Ketchikan’s Shingle Mill

and last, but not least, Dolly’s House and Museum

Dedicated to Ketchikan’s most successful madam

Heading back toward the ship …

Before reboarding the MS Eurodam, we visited “The Rock”, a sculpture sited beside the Visitor’s Center on cruise ship pier 1. 

It depicts a Tlingit woman sitting with her drum singing her song of Ketchikan.  She tells a story of the five sculptures which surround her on “the Rock”.  She sings of how the “loggers” came and harvested the trees, the “miners” mined gold, the “fishermen” dared the sea for the salmon and the halibut, and the “pilots” who braved the sky carrying people out beyond the reach of any ship or road.  The “pioneer woman” arrives on her own, looking out over the horizon of opportunity that awaits her in this new land. 

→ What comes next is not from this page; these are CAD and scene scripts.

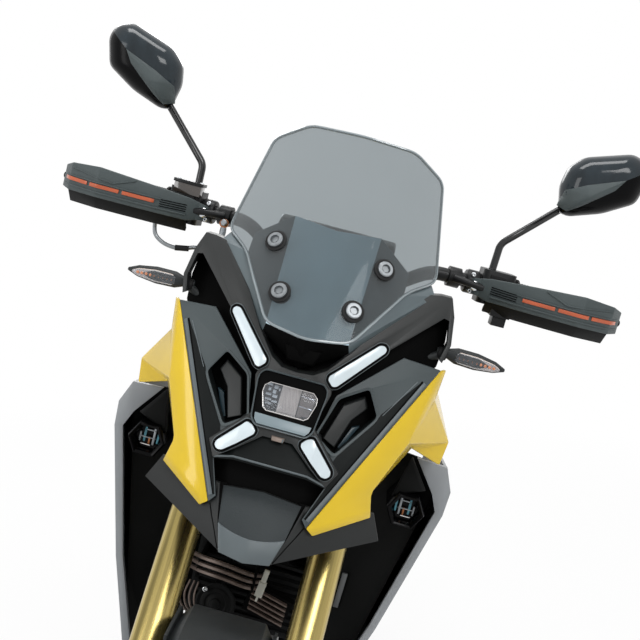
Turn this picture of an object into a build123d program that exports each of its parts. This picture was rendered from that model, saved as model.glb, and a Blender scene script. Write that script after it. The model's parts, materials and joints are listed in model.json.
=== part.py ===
"""Adventure motorcycle, parked on its side stand.

Everything is drawn upright first: +X is the rider's left, -Y is forward, +Z is up, in
millimetres. At the end the whole motorcycle leans to its left onto the stand.
"""

from build123d import *
import math
import os

# ---------------------------------------------------------------- driving sizes
lean_deg = 12.0  # how far the parked motorcycle leans to its left
rake_deg = 26.0  # the steering axis from the vertical
steering_foot_y = -840.0  # where the steering axis would meet z = 0
running_gap = 0.3  # between a shaft and the bore it turns in
seat_gap = 0.3  # between a piece and the piece that carries it

# wheels: 19 inch front, 17 inch rear
front_tyre_radius = 329.0
front_tyre_width = 110.0
front_rim_radius = 249.0
front_rim_width = 84.0
front_axle_height = 329.0
front_axle_offset = 46.0  # ahead of the steering axis, square to it
rear_tyre_radius = 321.0
rear_tyre_width = 150.0
rear_rim_radius = 224.0
rear_rim_width = 118.0
rear_axle_y = 710.0
axle_radius = 10.0
hub_radius = 34.0
spoke_count = 5

# fork and steering head
fork_spread = 105.0  # each fork leg from the middle plane
fork_offset = 35.0  # fork legs ahead of the steering axis
outer_tube_radius = 26.0
outer_tube_low = 520.0  # heights along the steering axis
outer_tube_high = 1150.0
sleeve_radius = 28.0
sleeve_length = 72.0
inner_tube_radius = 20.5
fork_foot_low = 308.0
fork_foot_high = 402.0
fork_foot_width = 40.0
fork_foot_depth = 62.0
head_tube_low = 957.0
head_tube_high = 1101.0
head_tube_radius = 33.0
stem_radius = 24.0
upper_clamp_thickness = 26.0
lower_clamp_thickness = 36.0
clamp_gap = 1.0
clamp_wall = 9.0

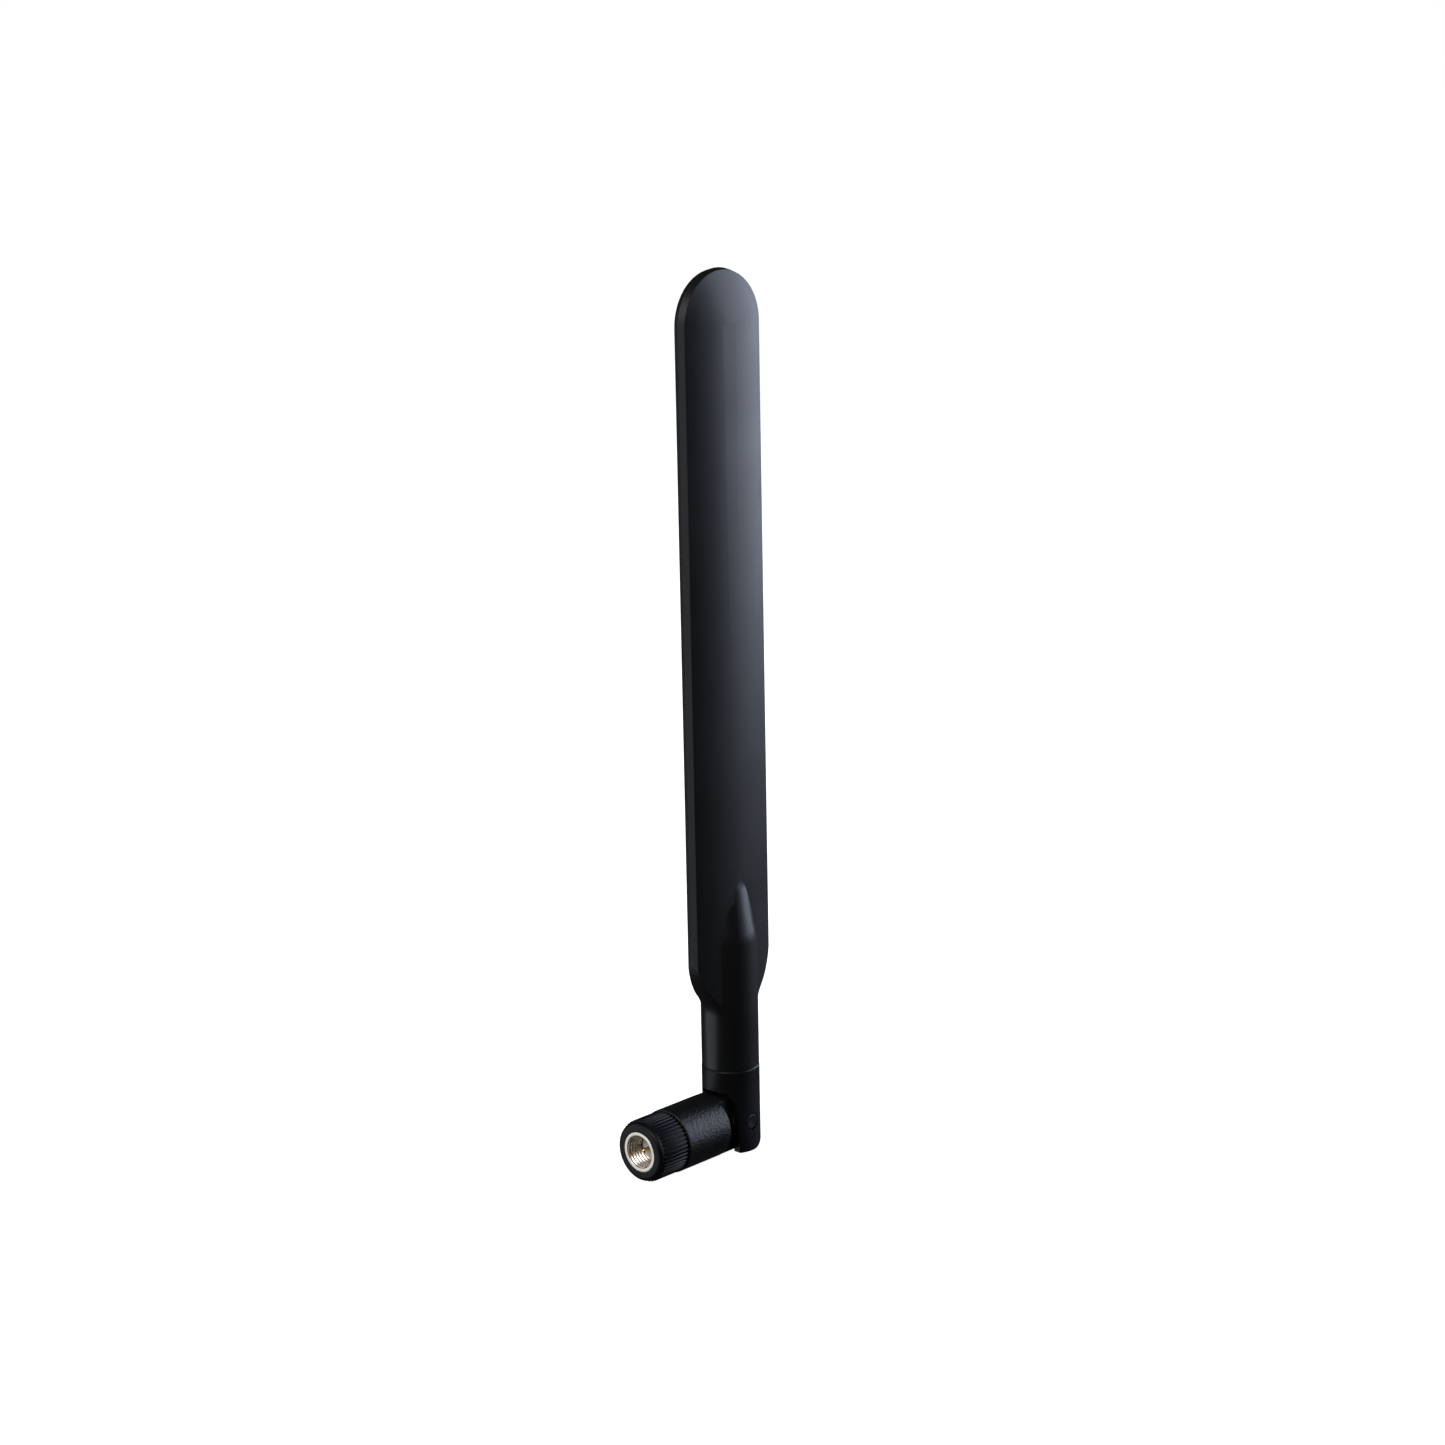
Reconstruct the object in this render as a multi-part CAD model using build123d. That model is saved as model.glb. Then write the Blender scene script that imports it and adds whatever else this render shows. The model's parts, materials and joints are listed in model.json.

Atop The Rock stands Chief Johnson

who, in the early days of Ketchikan, would be waiting on the dock to greet travelers arriving on the ships sailing from San Francisco and Seattle.  He offered them trinkets for sale and in this way began cultural exchanges that continue to day.  He stands as a visionary as he now welcomes the world.

With the tides, which have a 20-foot range, having changed since our ship’s arrival in port earlier this morning, we were held up before reboarding until the gangplanks could be repositioned to eliminate a steep climb, especially as they were wet form the rain.

Finally, back aboard we watched the traffic on the Tongass Narrows between our ship and Gravina Island.

Tonight was the second “Gala Night” of the week, so, instead of jeans, we donned our “Thursday best” … a dress for Debbie and jacket and tie for me … for dinner.

We are presently steaming south toward Victoria in British Columbia where we will dock briefly late tomorrow afternoon.